It's called the magnetotail, of course.

Magnetotail
© Courtesy of NASA/Goddard Space Flight Center-Conceptual Image Lab
You may not know this, but Earth's magnetic field has a tail. As the sun's solar wind buffets the planet, it leaves behind a sort of long shadow that trails out in our planet's wake. Scientists call this magnetic tail, appropriately, the magnetotail. Typically, the magnetotail is strewn with magnetic storms.

But for the past several years, scientists have known of a mystery in the magnetotail: a missing storm. They have found a signature of a storm, but no storm to actually go along with it. NASA's Magnetospheric Multiscale (MMS) mission is now on the case.

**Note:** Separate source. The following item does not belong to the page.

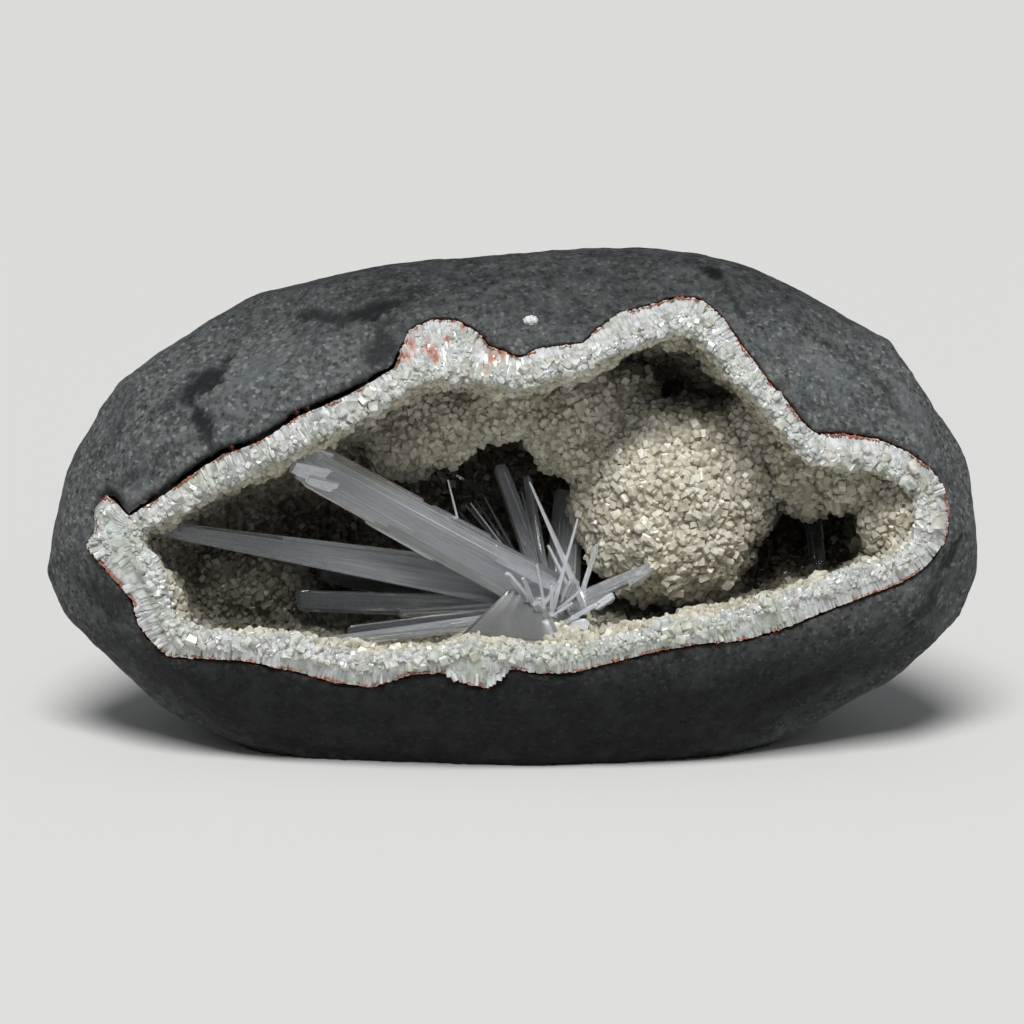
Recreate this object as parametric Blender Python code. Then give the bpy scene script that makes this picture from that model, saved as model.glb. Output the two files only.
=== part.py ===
"""Scolecite geode: a hewn basalt nodule that stands on a flat cut, with a mouth broken into its front.

A pale crust of small zeolite crystals lines the hollow, and clear scolecite blades radiate from its floor.
Outlines are in millimetres as seen straight into the mouth: across to the right, up, and deep into the stone.
"""

import math
import random

import bmesh
import bpy
from mathutils import Matrix, Vector, noise
from mathutils.bvhtree import BVHTree

MM = 0.001
LEAN = math.radians(12)  # the mouth looks this far above the horizon
FACE_HEIGHT = 0.0885  # middle of the face above the ground
FACE_SETBACK = -0.0705  # middle of the face along y, so that the stone's box is centred
GAP = 0.3  # clearance between touching pieces

FRONT_DEPTH = 60  # from the front of the dome to the widest section
BACK_DEPTH = 86  # from the widest section to the back of the stone
FRONT_ANGLES = (17, 33, 48, 60, 70, 80)
BACK_ANGLES = (0, 17, 34, 52, 70)
NODULE_POINTS = 46
ROUGHNESS = 1.3  # unevenness of the hewn surface
ROUGHNESS_SPAN = 34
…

MMS consists of four satellites that all launched on the same Atlas V rocket in 2015. Since then, the quartet has been studying Earth's magnetopause: the frontier of the region dominated by the planet's magnetic field. The magnetopause is constantly aflame with magnetic reconnections, which refer to when the lines that make up a magnetic field come together, break apart, then rejoin, creating brilliant flurries of heat and kinetic energy. (These reconnections, if they happen in Earth's atmosphere, can cause auroras.)

Scientists call these flurries substorms. In 2017, MMS spotted the trademark magnetic reconnection of a substorm — but no actual substorm to go along with it. A substorm should come with violent electric currents and magnetic field fluctuations, but MMS spotted traces of neither.

"We have not looked at the movement of the magnetic field lines on a global scale, so it could be that this unusual substorm was a very localized occurrence that MMS happened to observe," said Andy Marshall, a postdoc at the Southwest Research Institute, in a statement. "If not, it could reshape our understanding of the relationship between tail-side reconnection and substorms."

So, for the next year, MMS will measure the magnetic reconnections in Earth's real magnetic field, while scientists on the ground conduct simulations of the magnetic field to understand how it behaves. By comparing the two, scientists hope they can solve the mystery by better understanding the precise relationship between reconnection and the events they cause.

"It's possible that significant differences exist between the global magnetotail convection patterns for substorms and non-substorm tail reconnection," Marshall said.